I’m a week into recovery and all I want is to be able to sleep laying on my stomach. Not for another 3 weeks… (okay, that’s not *all* I want, but it’s a start… also stretching my arms above my head, oh do I miss that, too!)
Most of the days since surgery have been pretty easy, with a couple exceptions for cranky moments and hard things. I’m super grateful to everyone who brought or bought me foods, especially in the first few days. Having food show up without me having to think much about it was so great and really really useful. And the folks who came over to care for me have been absolutely the best. Your company made the days go faster. You have helped me feel loved and cared for and knowing I could ask for something if I needed it has been so helpful. I still have a few more meals and a few more folks signed up, and I’m super grateful to you, too, and everyone who has read my posts in here and commented support. Lots of gratitude.

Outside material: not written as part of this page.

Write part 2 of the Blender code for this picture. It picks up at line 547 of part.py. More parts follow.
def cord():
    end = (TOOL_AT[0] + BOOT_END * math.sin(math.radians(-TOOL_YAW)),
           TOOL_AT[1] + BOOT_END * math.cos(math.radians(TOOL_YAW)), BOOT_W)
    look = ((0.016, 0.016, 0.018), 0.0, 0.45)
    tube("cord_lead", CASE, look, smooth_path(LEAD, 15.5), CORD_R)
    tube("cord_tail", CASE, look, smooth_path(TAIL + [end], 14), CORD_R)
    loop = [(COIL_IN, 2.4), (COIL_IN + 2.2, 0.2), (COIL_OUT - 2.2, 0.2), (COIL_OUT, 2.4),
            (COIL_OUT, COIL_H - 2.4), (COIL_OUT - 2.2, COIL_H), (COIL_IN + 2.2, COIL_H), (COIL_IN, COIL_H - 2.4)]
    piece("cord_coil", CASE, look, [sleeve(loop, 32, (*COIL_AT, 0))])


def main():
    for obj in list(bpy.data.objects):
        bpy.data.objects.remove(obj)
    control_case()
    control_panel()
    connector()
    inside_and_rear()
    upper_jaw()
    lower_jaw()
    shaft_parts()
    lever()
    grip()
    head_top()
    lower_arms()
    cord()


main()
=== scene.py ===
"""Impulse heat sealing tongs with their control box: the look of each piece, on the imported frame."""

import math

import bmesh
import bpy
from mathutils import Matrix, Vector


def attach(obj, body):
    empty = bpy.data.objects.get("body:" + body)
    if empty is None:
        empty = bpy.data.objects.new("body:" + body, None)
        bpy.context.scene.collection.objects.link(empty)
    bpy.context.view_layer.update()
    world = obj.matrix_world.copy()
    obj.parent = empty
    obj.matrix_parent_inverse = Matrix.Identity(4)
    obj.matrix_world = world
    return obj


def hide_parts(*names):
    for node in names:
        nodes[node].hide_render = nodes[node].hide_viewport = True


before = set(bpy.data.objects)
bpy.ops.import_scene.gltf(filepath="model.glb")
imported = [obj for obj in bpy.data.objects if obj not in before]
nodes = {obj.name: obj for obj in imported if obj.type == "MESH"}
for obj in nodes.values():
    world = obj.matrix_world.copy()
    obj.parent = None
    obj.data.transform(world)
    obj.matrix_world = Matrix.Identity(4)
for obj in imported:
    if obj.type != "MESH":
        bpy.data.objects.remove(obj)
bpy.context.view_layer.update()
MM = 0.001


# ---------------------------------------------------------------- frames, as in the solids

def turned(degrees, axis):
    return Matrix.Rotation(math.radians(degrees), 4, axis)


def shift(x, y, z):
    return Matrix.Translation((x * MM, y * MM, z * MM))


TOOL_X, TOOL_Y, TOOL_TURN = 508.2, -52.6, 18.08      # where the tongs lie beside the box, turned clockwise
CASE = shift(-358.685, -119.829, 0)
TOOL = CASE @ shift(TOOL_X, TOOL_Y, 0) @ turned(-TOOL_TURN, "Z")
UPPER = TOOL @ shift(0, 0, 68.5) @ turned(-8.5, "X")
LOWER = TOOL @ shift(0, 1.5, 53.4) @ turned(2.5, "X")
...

Wednesday, Stian helped me shower (yay! Finally!) and we removed the pad and bandage around my chest for likely the last time. I was told at the post-op appointment that I could remove the bandage once it stopped draining, and the bandage we removed yesterday was basically clean. I had previously only really had two chances to see my new chest, when changing the bandage. The last day and a half or so has been a strange and new version of surgery recovery, and also the most emotional so far.

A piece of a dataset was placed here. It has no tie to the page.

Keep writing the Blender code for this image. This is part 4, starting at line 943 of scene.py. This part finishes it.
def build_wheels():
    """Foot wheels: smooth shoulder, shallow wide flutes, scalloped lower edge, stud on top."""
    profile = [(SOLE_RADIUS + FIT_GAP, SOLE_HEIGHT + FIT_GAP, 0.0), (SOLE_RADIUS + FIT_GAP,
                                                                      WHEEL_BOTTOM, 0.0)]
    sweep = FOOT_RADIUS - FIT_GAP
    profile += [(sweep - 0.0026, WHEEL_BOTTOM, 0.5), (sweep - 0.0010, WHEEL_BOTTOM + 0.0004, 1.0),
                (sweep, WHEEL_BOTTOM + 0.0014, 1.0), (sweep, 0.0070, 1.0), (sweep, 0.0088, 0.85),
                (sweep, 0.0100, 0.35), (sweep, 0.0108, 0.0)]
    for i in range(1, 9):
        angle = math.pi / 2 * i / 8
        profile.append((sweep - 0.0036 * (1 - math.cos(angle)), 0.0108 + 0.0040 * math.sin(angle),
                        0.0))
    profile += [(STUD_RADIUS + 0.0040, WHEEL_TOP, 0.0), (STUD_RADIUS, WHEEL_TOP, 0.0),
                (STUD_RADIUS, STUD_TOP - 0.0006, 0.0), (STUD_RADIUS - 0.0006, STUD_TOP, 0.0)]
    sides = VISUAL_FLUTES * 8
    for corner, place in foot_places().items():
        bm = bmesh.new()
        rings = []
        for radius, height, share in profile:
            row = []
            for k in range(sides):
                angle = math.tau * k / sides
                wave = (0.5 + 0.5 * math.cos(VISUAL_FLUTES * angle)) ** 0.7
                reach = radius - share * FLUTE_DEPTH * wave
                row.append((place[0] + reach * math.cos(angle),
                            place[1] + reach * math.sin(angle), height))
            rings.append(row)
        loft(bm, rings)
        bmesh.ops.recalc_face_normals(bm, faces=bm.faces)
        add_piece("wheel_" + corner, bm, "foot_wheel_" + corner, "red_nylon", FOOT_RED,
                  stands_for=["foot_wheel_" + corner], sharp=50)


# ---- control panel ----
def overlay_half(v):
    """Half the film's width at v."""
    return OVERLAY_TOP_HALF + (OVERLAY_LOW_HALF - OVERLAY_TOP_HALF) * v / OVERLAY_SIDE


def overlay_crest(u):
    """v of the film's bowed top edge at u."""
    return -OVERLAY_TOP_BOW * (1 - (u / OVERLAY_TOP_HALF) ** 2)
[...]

With the bandage off, the physical reality of surgery has hit me. I’ve read about post-surgery depression, which happens with all types of surgery not just trans ones, and so I expected some of that given that my brain is used to depressed places. Expecting it and experiencing it, of course, are different. I’ve had all the emotions around surgery and I’m sure I’m not done. All the pre-surgery questions have come back, not surprisingly. I’m trying really hard to keep my ever-critical Virgo-rising eye from now obsessing over how my new chest looks because I know how it is now is not how it will be. I’m barely a week into healing and I haven’t even seen the areola shape yet as I still have the steri strips on the incisions. Still, though, my brain is a fun overly critical anxious and depressed place, so I’ve been going all the worst places.

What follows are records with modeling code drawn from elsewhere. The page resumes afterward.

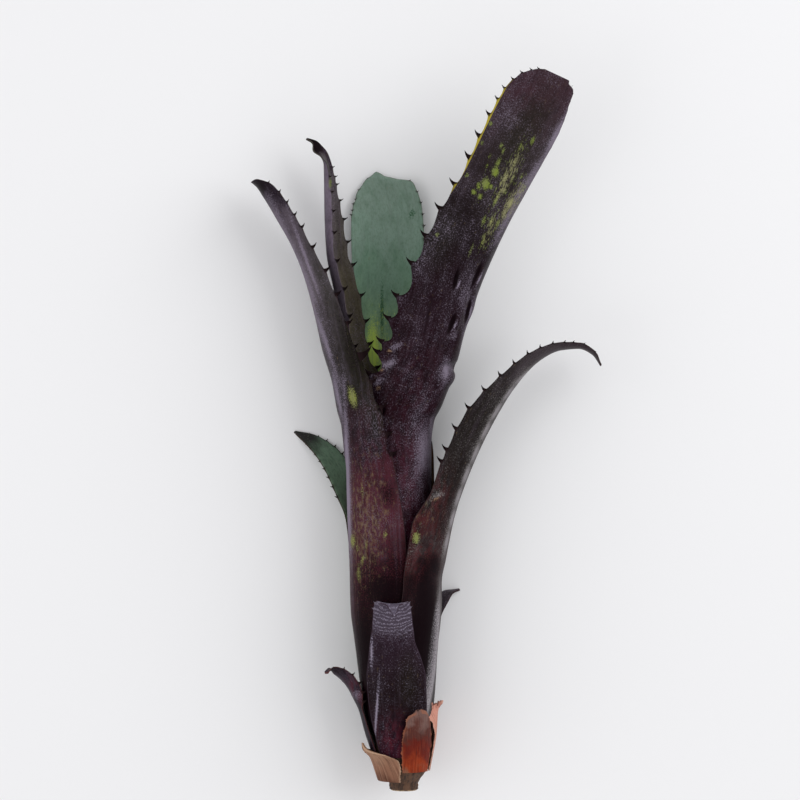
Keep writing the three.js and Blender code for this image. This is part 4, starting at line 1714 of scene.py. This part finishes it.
def right_broad_leaf() -> Leaf:
    """The broad dark leaf that leans right and ends in a round tip.

    Returns:
        The leaf with its finish, marks and stations.
    """
    finish = LeafFinish(
        name="leaf_right_broad",
        outer=shades(
            (0, 22, 8, 14), (0.3, 40, 12, 22), (0.42, 40, 12, 22), (0.5, 26, 7, 14), (0.66, 28, 12, 19),
            (0.78, 27, 19, 22), (0.92, 50, 40, 44), (1, 58, 40, 47),
        ),
        inner=shades((0, 52, 44, 34), (0.6, 58, 62, 44), (1, 66, 68, 60)),
        streak_share=0.1, scurf_share=0.5, red=hue(64, 24, 38), seed=3,
    )
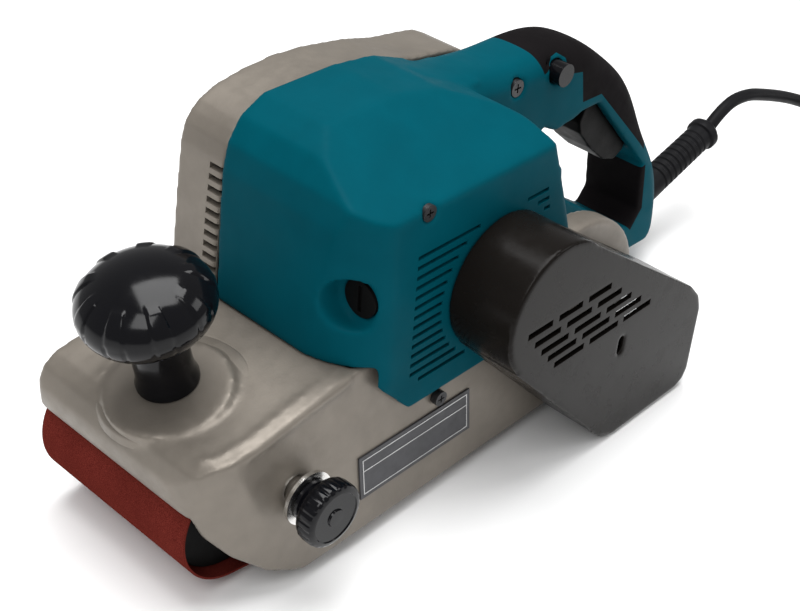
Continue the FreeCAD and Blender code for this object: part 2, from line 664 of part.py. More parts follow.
def make_far_cover():
    cover = new_body("far_cover")
    rest = "deck_top + 0.1"
    x, z = "motor_x", "motor_height"
    outline = [("house_front - 1", rest), ("house_front - 0.5", "106"), ("-53", "138"), ("-49.5", "163"),
               ("-47", "171"), ("-43", "176"), ("-38.5", "179.5"), ("-29.5", "183.5"), ("-14", "186"),
               ("4.5", "187.3"), ("23.5", "186"), ("50", "181.7"), ("70.5", "176.5"), ("88.5", "174"),
               ("100", "172"), ("108", "168"), ("115", "161"), ("119.5", "151"), ("122", "118"),
               ("118", rest)]
    pad_y(cover, "house_far", "cover_far", [outline])
    inner = [("-53.5", "97"), ("-52.8", "106"), ("-49.4", "138"), ("-46", "162"), ("-43.5", "169"),
             ("-37", "175.5"), ("-29", "179.8"), ("-14", "182.4"), ("4.5", "183.7"), ("23", "182.4"),
             ("49", "178.1"), ("70", "172.9"), ("97", "168.5"), ("109", "160"), ("116.5", "145"),
             ("118.5", "118"), ("115", "97")]
    cut_y(cover, "house_far - 1", "cover_far - 3", [inner])
    pad_y(cover, "36", "cover_far - 2.9", (), [((x, z), "17")])
    cut_y(cover, "35", "cover_far - 4.9", (), [((x, z), "13")])
    # cooling slots in the front wall and on the flush side
    front_slots = [box_points("house_far + 0.6", "house_far + 9", f"{108 + 5.5 * i}", f"{111 + 5.5 * i}")
                   for i in range(10)]
    cut_x(cover, "house_front - 3", "house_front + 11", front_slots)
    side_slots = [box_points(f"motor_x + {left}", f"motor_x + {left + 14}", f"{low}", f"{low + 3}")
                  for left in (-34, 20) for low in range(108, 150, 6)]
    cut_y(cover, "cover_far - 4", "cover_far + 1", side_slots)
    for x, z in cover_screw_places():
        cut_y(cover, "cover_far - 4", "cover_far + 1", (), [((str(x), str(z)), "1.65")])
    return cover


# ---------------------------------------------------------------- hood over the drive train
def plane_face(points):
    """A flat face in X and Z through pairs of sizes."""
    ends = [Vector(x, 0, z) for x, z in points]
    ends.append(ends[0])
    return Part.Face(Part.makePolygon(ends))


def disc_face(radius, x, z):
    return Part.Face(Part.Wire(Part.makeCircle(radius, Vector(x, 0, z), Vector(0, 1, 0))))


def slab(face, low, high):
    """The face pulled out between two Y values."""
    body = face.extrude(Vector(0, high - low, 0))
    body.translate(Vector(0, low, 0))
    return body


def hood_block(inset, low, high):
    """The hood's outer form, drawn in by an inset, between two Y values: a round cup and a long tail."""
    reach = size("roller_reach")
    cup = disc_face(size("hood_radius") - inset, size("counter_x"), size("counter_height"))
    tail = plane_face([(55.5, 137.9), (11.5, 86.4), (89, 6.5), (100, 1.5), (158, 1.5), (164, 4), (167, 10),
                       (reach + 64, 50), (163.5, 59), (155, 68.2)])
    if inset:
        tail = tail.makeOffset2D(-inset)
    return slab(cup, low, high).fuse(slab(tail, low, high)).removeSplitter()


def hood_slots():
    """Five staggered rows of cooling slots through the face."""
    low_edges = (104.3, 97.2, 90.2, 83.7, 77.2)
    slots = []
    for row, low in enumerate(low_edges):
        left = 15 + 5.8 * row
        right = 76 + 9.5 * row
        gap = 4.5
        length = (right - left - 2 * gap) / 3
        for i in range(3):
            start = left + i * (length + gap)
            slots.append(plane_face([(start, low), (start + length, low), (start + length, low + 3.5),
                                     (start, low + 3.5)]))
    return slots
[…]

At the urging of one of my main care team folks, I read a few different narratives of post top surgery depression that I could find yesterday, and my care person today is someone who has had top surgery, so I’m planning on chatting with him about it. It has been useful to remind myself this is normal, that it is okay, that I won’t feel this way forever, but it is still challenging. I hoped that all the doubt and uncertainty would go away with surgery and that I would love looking down at my new chest and feel so satisfied and content with it. Even though I also knew that wasn’t going to happen right away and that there would be a period of adjustment and likely depression, part of me still hoped I could bypass that somehow. I hoped everything would click into place the way I felt after my first shot of T. Though, I must have forgotten my slow process with that, as well, and the months long break I took about six months in and the struggle and uncertainty there because of how right it feels now.
I am not binary, and that also makes all medical transition more complicated (I think… which is also not to say it isn’t complicated for binary trans folks as well). My genderqueerness means there is no ideal chest, exactly, except for the one I choose. It does not need to look like a “man’s chest” (though, also, there are billions of right ways for a chest to be a man’s chest and tons of variation there, so wtf does that mean, anyway? But also, you know what I mean) nor a “woman’s chest,” (see previous parenthetical statement) and indeed it is neither of those things. It’s mine. It is a genderqueer chest by nature of being on the genderqueer body of a genderqueer person.
The physical reality is still hitting me, and it will likely keep coming. I must build a new relationship with my new chest. I can’t assume the old ways we were together still hold. We have to find new ways of being together, as in the aftermath of any traumatic experience (which surgery certainly, literally, is). And some of that process will be grieving. And some of that process will be gender euphoria. And some of that process will be pleasurable. And some of the process will be terrible. All of the process will be slow.